Modeling code records
##########

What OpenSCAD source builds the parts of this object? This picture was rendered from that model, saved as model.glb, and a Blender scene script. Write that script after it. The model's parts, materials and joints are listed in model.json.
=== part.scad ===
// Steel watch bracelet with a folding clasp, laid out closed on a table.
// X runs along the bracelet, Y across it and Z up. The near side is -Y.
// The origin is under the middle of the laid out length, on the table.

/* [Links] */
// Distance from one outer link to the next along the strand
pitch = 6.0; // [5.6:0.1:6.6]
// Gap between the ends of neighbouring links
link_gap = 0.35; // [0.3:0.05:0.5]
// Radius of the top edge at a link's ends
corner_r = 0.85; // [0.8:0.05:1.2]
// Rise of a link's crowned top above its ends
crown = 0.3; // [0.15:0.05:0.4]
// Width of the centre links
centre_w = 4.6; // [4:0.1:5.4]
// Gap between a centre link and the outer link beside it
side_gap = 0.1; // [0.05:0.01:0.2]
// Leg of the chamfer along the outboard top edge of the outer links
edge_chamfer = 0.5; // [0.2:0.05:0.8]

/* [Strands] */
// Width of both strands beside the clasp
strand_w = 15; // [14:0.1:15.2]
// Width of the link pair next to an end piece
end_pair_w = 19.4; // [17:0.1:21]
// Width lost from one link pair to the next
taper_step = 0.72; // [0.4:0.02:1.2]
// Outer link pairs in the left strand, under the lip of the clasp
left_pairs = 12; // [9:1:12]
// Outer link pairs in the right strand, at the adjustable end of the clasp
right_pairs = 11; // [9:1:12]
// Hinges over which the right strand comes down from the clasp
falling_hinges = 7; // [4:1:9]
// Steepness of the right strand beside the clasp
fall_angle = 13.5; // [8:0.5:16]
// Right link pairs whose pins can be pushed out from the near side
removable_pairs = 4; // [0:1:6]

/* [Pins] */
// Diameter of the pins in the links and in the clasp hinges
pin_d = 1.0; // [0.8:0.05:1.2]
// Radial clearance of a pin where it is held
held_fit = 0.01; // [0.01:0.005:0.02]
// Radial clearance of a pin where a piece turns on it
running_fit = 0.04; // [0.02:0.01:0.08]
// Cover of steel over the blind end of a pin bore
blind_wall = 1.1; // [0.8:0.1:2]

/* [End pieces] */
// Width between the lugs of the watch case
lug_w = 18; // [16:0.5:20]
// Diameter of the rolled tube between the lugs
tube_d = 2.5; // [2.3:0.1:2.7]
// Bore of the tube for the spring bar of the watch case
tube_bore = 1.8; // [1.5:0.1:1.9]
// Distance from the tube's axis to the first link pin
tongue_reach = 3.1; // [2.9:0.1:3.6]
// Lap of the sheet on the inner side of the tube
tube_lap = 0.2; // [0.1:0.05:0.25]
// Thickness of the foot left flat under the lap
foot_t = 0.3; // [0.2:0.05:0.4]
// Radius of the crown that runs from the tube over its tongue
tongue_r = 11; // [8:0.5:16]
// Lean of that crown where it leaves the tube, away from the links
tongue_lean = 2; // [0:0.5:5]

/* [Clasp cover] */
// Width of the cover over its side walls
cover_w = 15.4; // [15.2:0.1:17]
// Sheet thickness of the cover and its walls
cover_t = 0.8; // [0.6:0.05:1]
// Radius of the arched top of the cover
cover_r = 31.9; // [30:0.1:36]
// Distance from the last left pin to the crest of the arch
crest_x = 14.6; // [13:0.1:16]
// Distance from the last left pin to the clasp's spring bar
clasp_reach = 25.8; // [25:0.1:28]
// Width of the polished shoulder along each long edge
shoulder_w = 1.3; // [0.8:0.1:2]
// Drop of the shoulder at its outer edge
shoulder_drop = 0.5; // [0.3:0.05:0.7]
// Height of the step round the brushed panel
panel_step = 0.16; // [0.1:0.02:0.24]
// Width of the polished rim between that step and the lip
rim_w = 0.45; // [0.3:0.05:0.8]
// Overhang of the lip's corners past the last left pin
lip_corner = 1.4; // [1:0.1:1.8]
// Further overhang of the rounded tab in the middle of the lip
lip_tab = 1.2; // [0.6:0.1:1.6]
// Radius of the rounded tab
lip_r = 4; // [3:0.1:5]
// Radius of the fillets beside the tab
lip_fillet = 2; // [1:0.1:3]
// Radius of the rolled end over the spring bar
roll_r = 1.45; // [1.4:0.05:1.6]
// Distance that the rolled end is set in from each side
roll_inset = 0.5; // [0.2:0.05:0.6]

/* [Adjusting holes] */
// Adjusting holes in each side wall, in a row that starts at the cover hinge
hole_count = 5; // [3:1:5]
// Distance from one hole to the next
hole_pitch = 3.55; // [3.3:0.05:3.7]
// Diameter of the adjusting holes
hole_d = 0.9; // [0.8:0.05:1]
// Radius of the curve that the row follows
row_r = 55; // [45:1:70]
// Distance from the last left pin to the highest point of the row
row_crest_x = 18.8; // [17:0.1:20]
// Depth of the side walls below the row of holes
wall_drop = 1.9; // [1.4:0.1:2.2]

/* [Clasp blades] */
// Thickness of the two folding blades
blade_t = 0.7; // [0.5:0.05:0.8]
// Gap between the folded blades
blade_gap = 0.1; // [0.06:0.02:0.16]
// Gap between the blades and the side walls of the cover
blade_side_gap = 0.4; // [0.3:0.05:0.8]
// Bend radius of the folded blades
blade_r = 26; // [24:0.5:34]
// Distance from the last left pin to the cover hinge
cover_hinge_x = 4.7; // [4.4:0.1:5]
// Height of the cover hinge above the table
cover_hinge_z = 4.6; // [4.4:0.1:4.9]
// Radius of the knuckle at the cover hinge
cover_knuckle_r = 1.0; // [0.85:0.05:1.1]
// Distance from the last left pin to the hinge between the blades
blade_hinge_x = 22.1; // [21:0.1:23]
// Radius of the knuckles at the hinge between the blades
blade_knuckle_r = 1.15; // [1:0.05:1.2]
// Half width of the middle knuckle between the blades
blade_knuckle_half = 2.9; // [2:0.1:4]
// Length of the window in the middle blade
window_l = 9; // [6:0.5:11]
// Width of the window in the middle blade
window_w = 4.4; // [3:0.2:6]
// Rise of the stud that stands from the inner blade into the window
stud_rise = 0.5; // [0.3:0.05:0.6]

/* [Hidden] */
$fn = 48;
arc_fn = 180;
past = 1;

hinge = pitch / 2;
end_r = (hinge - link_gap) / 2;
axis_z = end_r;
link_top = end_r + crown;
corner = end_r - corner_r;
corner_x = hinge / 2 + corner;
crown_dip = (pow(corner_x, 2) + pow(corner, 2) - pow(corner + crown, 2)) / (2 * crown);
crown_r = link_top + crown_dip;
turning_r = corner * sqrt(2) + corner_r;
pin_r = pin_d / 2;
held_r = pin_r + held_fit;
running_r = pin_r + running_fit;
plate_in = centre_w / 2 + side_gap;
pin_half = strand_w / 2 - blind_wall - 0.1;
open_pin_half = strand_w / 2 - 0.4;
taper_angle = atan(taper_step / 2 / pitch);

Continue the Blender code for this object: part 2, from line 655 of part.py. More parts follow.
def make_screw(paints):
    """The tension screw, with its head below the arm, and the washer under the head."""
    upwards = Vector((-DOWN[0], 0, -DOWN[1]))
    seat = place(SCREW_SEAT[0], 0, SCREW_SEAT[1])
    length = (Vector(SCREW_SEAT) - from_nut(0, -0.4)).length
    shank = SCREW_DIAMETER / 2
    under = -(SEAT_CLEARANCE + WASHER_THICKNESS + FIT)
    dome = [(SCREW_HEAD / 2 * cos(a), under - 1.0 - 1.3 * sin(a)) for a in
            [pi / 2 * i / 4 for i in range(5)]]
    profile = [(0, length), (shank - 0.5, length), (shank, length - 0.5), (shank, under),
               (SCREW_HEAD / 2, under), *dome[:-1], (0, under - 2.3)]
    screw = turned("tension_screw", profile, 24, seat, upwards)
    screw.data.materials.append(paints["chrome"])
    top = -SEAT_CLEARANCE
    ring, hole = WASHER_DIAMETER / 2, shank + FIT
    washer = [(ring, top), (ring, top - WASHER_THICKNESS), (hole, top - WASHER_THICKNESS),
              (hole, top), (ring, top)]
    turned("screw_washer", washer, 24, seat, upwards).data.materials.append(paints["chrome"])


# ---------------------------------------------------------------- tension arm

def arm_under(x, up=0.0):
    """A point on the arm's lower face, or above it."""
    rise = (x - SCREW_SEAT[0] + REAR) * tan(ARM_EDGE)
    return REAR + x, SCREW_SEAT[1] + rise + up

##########

> _Your objective_
Using the records given above, list every line that includes the word "parts".

> _The completed task_
What OpenSCAD source builds the parts of this object? This picture was rendered from that model, saved as model.glb, and a Blender scene script. Write that script after it. The model's parts, materials and joints are listed in model.json.
Continue the Blender code for this object: part 2, from line 655 of part.py. More parts follow.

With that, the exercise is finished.